Only 6 miles across at its widest point, Khor Abdullah snakes around the Kuwaiti islands of Bubiyan and Warba on one side and Iraq's Al Fao peninsula on the other.

Iraq only has 36 miles of coastline, with only two channels deep enough for large ships, Khor Abdullah and the Shatt-al-Arab waterway to the east.

The two countries share Khor Abdullah, with the maritime border running down the middle. But the navigable portion of it is closer to the Kuwaiti side, so the emirate effectively controls it.

The Shatt-al-Arab is formed by the confluence of the Euphrates and Tigris Rivers, with the Iraq-Iran border running down the median line.

The key port there is Basra, the main export route for Iraqi oil, the country's economic lifeline.

Kuwait has 312 miles of coastline and three ports, Shwaikh, Shuaiba and Doha, all in open and deep water.

Both Kuwait and Iraq want to expand their trade, and Iraq needs a major infrastructure upgrade for its ambitious plan to quadruple oil production over the next few years.

Industry experts have warned that Baghdad has no chance of achieving its target of 10 million-12 million barrels per day with the present ramshackle infrastructure.

The $4 billion Grand Fao project was proposed in 2005 but political in-fighting, an inept government and political instability means it has yet to get off the ground.

Construction has already started on Kuwait's $1.6 billion port, Mubarak al-Kabir, on Bubiyan, only about 1 mile from where Iraq wants to build Grand Fao. It's slated to handle 14,000 ships a year.

Iraqis say there's no economic justification for the Kuwaiti megaport and view it as a hostile act against their war-battered country.

The Kuwaiti project's further along than Iraq's, largely due to a more streamlined and effective investment process and Baghdad fears once Mubarak al-Kabir's operating it will strangle their plans for Grand Fao.

As it is, Kuwait wants to be the trading center in the northern gulf, and reckons Mubarak al-Kabir could handle 80 percent of Iraq's imports.

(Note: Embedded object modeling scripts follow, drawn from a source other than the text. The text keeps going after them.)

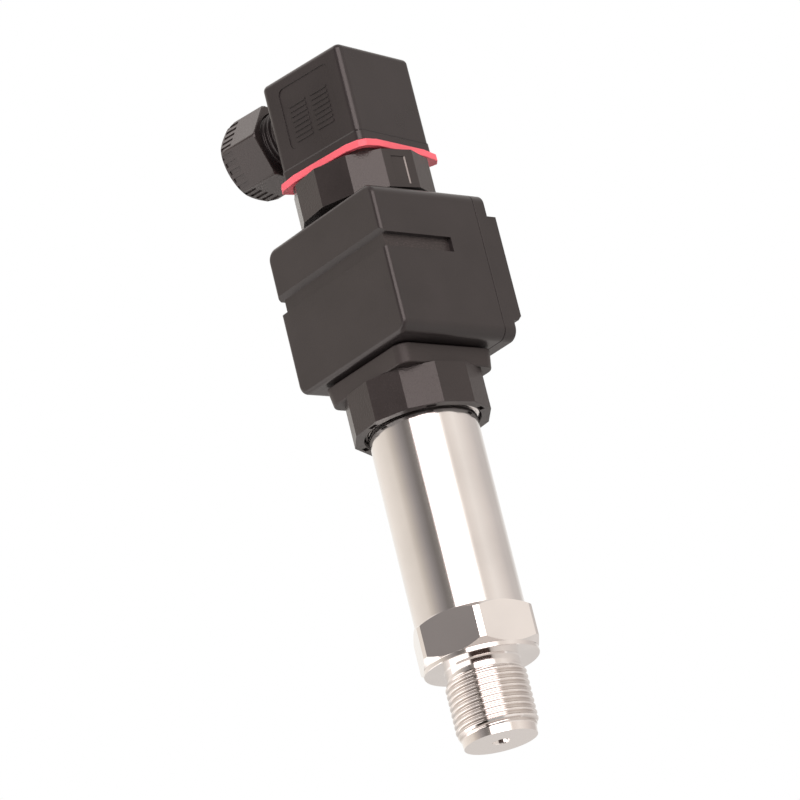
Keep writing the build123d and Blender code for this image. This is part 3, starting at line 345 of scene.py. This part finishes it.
def sliced(bm, place, direction):
    """cuts off what lies beyond a plane and returns the edges of the cut"""
    geometry = bm.verts[:] + bm.edges[:] + bm.faces[:]
    result = bmesh.ops.bisect_plane(
        bm, geom=geometry, dist=0.00001, plane_co=place, plane_no=direction, clear_outer=True)
    return [e for e in result["geom_cut"] if isinstance(e, bmesh.types.BMEdge)]


def cut(bm, place, direction):
    bmesh.ops.contextual_create(bm, geom=sliced(bm, place, direction))


def drawn_in(bm, rim, places, axis, centre):
    """extrudes a round rim through (radius, height) places and returns its last ring"""
    for radius, height in places:
        result = bmesh.ops.extrude_edge_only(bm, edges=rim)
        verts = [v for v in result["geom"] if isinstance(v, bmesh.types.BMVert)]
        for v in verts:
            out = v.co - centre
            out -= axis * out.dot(axis)
            v.co = centre + axis * height + out.normalized() * radius
        fresh = set(verts)
        rim = [e for e in result["geom"] if isinstance(e, bmesh.types.BMEdge) and fresh.issuperset(e.verts)]
    return rim


def threaded_sleeve(root, crest, pitch, start, end, low_end, high_end, axis=UP, centre=Vector((0, 0, 0)),
                    across=Vector((1, 0, 0)), steps=96, limit=None):
    """a closed sleeve with an outer thread; low_end and high_end give the (radius, height) places of its two rims"""
    bm = bmesh.new()
    turns = int((end - start) / pitch) + 4
    thread_helix(bm, root, crest, pitch, start - 2 * pitch, turns, axis, across, centre, steps)
    bmesh.ops.remove_doubles(bm, verts=bm.verts, dist=0.01)
    low = sliced(bm, centre + axis * start, -axis)
    high = sliced(bm, centre + axis * end, axis)
    if limit:
        for v in bm.verts:
            reach = math.hypot(v.co.x, v.co.y)
            if reach > limit(v.co.z):
                v.co.x *= limit(v.co.z) / reach
                v.co.y *= limit(v.co.z) / reach
    low = drawn_in(bm, low, low_end, axis, centre)
    high = drawn_in(bm, high, high_end, axis, centre)
    bmesh.ops.bridge_loops(bm, edges=low + high)
    bmesh.ops.recalc_face_normals(bm, faces=bm.faces)
    return bm


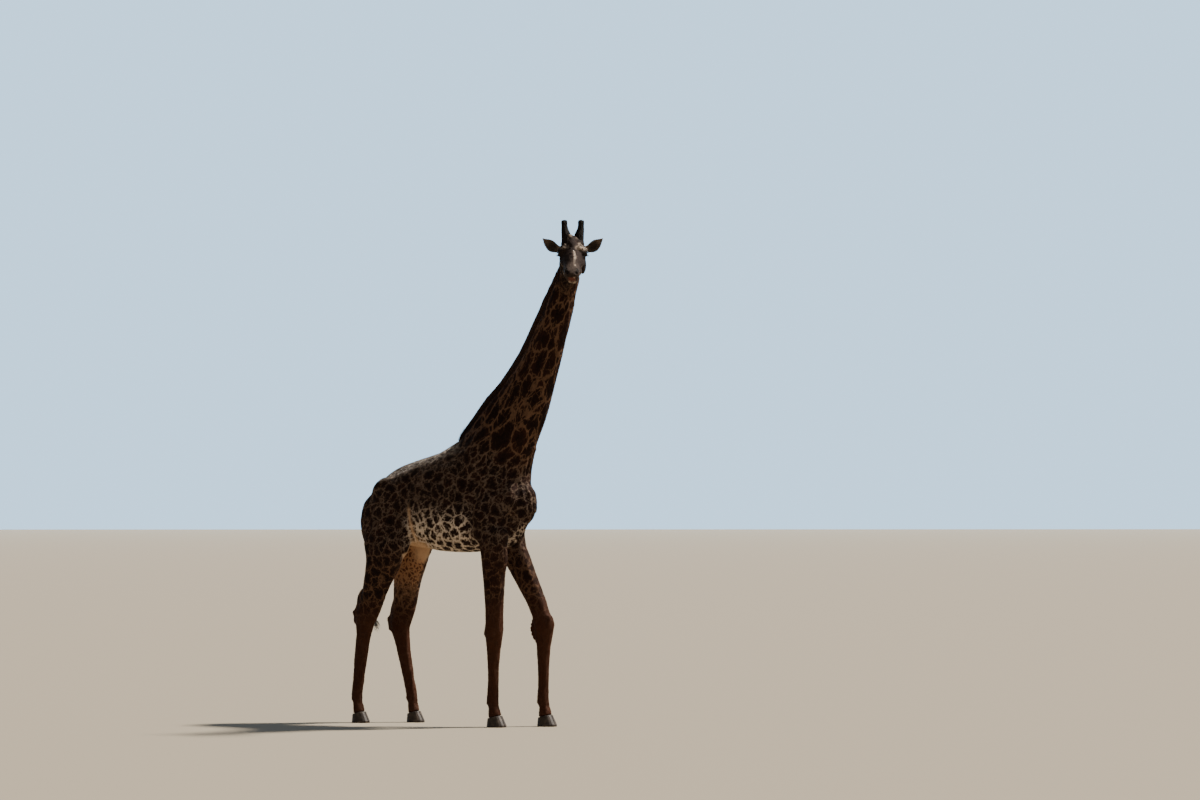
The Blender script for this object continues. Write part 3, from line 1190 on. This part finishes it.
for number in range(int(1200 * max(fewer, 0.4))):
    top = tassel_high.z - draws.random() ** 1.6 * 0.22 * (tassel_high.z - tassel_low.z)
    foot = tassel_low.z + draws.random() ** 2.2 * 0.55 * (tassel_high.z - tassel_low.z)
    heights = np.linspace(top + 0.01, foot, 8)
    core = np.column_stack([np.interp(-heights, -levels, cores[:, k]) for k in (0, 1)])
    breadth = np.interp(-heights, -levels, breadths)
    angle, out = draws.uniform(0, 2 * math.pi), draws.random() ** 0.5
    sway = angle + draws.normal(0, 0.5) * np.linspace(0, 1, 8)
    spread = out * breadth * np.linspace(0.45, 1.0, 8)
    paths.append(np.column_stack([core[:, 0] + spread * np.cos(sway),
                                  core[:, 1] + spread * np.sin(sway), heights]))
    tones.append(draws.random())
# a wisp blown forward, between the hind legs
start = np.array((cores[2][0], cores[2][1], levels[2]))
for number in range(90):
    top = start + draws.normal(0, 0.012, 3)
    tip = start + (0.170, 0.012, -0.185) + draws.normal(0, 0.014, 3) * (1.3, 1, 1.8)
    bow = (top + tip) / 2 + (0.045, 0.0, 0.010)
    steps = np.linspace(0, 1, 8)[:, None]
    paths.append((1 - steps) ** 2 * top + 2 * steps * (1 - steps) * bow + steps ** 2 * tip)
    tones.append(draws.random())
spots = np.column_stack([np.linspace(0.05, 0.95, len(paths)), np.full(len(paths), 0.5)])
tassel = strands_mesh("tassel_hair", np.array(paths), 0.004, np.array(tones), spots)
add_piece("tassel_hair", tassel, "tassel_hair", TASSEL_HAIR, "tail_tassel")


# ---------------------------------------------------------------- the hooves
# Two toes to a foot. Each is a horn wall with fine growth rings, grown from the coronet and
# worn flat underneath.
RING_APART = 0.011
hoof_finish, tree, shader = new_finish("hoof_horn", 0.55, 0.25)
where = tree.nodes.new("ShaderNodeTexCoord").outputs["Object"]
squash = tree.nodes.new("ShaderNodeMapping")
squash.inputs["Scale"].default_value = (1, 1, 9)
tree.links.new(where, squash.inputs["Vector"])
rings = grain(tree, squash.outputs[0], 14.0, 3.0)
stain = grain(tree, where, 22.0, 4.0)
horn_colour = blend(tree, rings["Fac"], (0.014, 0.010, 0.008, 1), (0.045, 0.032, 0.022, 1))
horn_colour = blend(tree, between(tree, stain["Fac"], 0.45, 0.75), horn_colour,
                    (0.070, 0.050, 0.035, 1))
tree.links.new(horn_colour, shader.inputs["Base Color"])
roughen(tree, shader, rings["Fac"], 0.7, 0.0016)
for foot_name in ("fore_left", "fore_right", "hind_left", "hind_right"):
    for toe in ("left", "right"):
        node = f"hoof_{foot_name}_{toe}_toe"
        wall = soft_cast([node], -0.0006, 0.0034, 4)
        spots, normals = places_of(wall), normals_of(wall)
        ridge = 0.0007 * np.sin(spots[:, 2] * 2 * math.pi / RING_APART)
        spots = spots + normals * (ridge * ramp(spots[:, 2], 0.012, 0.03))[:, None]
        spots[:, 2] = np.where(spots[:, 2] < 0.0035, 0.0, spots[:, 2])
        put_places(wall, spots)
        add_piece(f"horn_wall_{foot_name}_{toe}_toe", wall, "hoof_horn", hoof_finish, node)


# ---------------------------------------------------------------- camera, floor and light
# A plain floor before a bright, even backdrop. The sun stands high behind the animal's left,
# so that its near side lies in the shade, with a weak fill from before the animal's breast.
view_turn = math.radians(35)
camera_data = bpy.data.cameras.new("camera")
camera_data.lens = 144.75
camera_data.sensor_width = 36
camera_data.clip_end = 1000
camera = bpy.data.objects.new("camera", camera_data)
camera.location = (STAND.x + 50 * math.sin(view_turn), STAND.y - 50 * math.cos(view_turn), 2.475)
camera.rotation_euler = (math.radians(91.01), 0, math.radians(33.16))
bpy.context.scene.collection.objects.link(camera)
bpy.context.scene.camera = camera

bpy.ops.mesh.primitive_plane_add(size=600)
floor = bpy.context.object
floor.name = "floor"
floor_paint, _, shader = new_finish("floor_paint", 0.9)
shader.inputs["Base Color"].default_value = (0.260, 0.215, 0.150, 1)
floor.data.materials.append(floor_paint)

bpy.ops.mesh.primitive_plane_add(size=1)
backdrop = bpy.context.object
backdrop.name = "backdrop"
backdrop.scale = (700, 60, 1)
backdrop.rotation_euler = (math.radians(90), 0, view_turn)
backdrop.location = (-220 * math.sin(view_turn), 220 * math.cos(view_turn), 30)
backdrop.visible_shadow = False
lit_cloth, _, shader = new_finish("lit_cloth", specular=0)
shader.inputs["Base Color"].default_value = (0, 0, 0, 1)
shader.inputs["Emission Color"].default_value = (0.50, 0.75, 1.0, 1)
shader.inputs["Emission Strength"].default_value = 1.75
backdrop.data.materials.append(lit_cloth)

sky = bpy.data.worlds.new("soft_sky")
sky.use_nodes = True
sky.node_tree.nodes["Background"].inputs["Color"].default_value = (0.78, 0.86, 0.96, 1)
sky.node_tree.nodes["Background"].inputs["Strength"].default_value = 0.235
bpy.context.scene.world = sky


def soft_sun(name, toward, strength, spread, colour):
    """A large soft light, far off in the given direction."""
    lamp = bpy.data.lights.new(name, "SUN")
    lamp.energy = strength
    lamp.angle = math.radians(spread)
    lamp.color = colour
    thing = bpy.data.objects.new(name, lamp)
    thing.rotation_euler = Vector(toward).to_track_quat("Z", "Y").to_euler()
    bpy.context.scene.collection.objects.link(thing)


soft_sun("key", (0.55, 0.66, 1.10), 10.5, 6, (1.0, 0.94, 0.86))
soft_sun("fill", (1.0, -0.60, 0.55), 0.30, 60, (0.95, 0.97, 1.0))
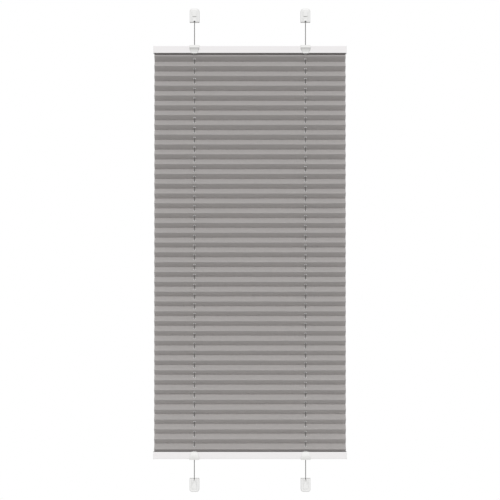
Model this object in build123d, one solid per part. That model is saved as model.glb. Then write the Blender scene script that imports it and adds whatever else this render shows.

"Kuwait sees such a chokepoint as leverage against future Iraqi aggression," Stratfor noted.

"Kuwait does not want to see a revitalized and rebuilt Iraq ... From Kuwait's perspective, political and security chaos in Iraq -- as long as it remains contained -- is preferable to a neighbor that could pose a future threat or undercut global oil prices."

Stratfor concludes: "Beyond the returning Kuwait-Iraq rivalry, there is the danger of the larger geopolitical competition between Iran and Saudi Arabia."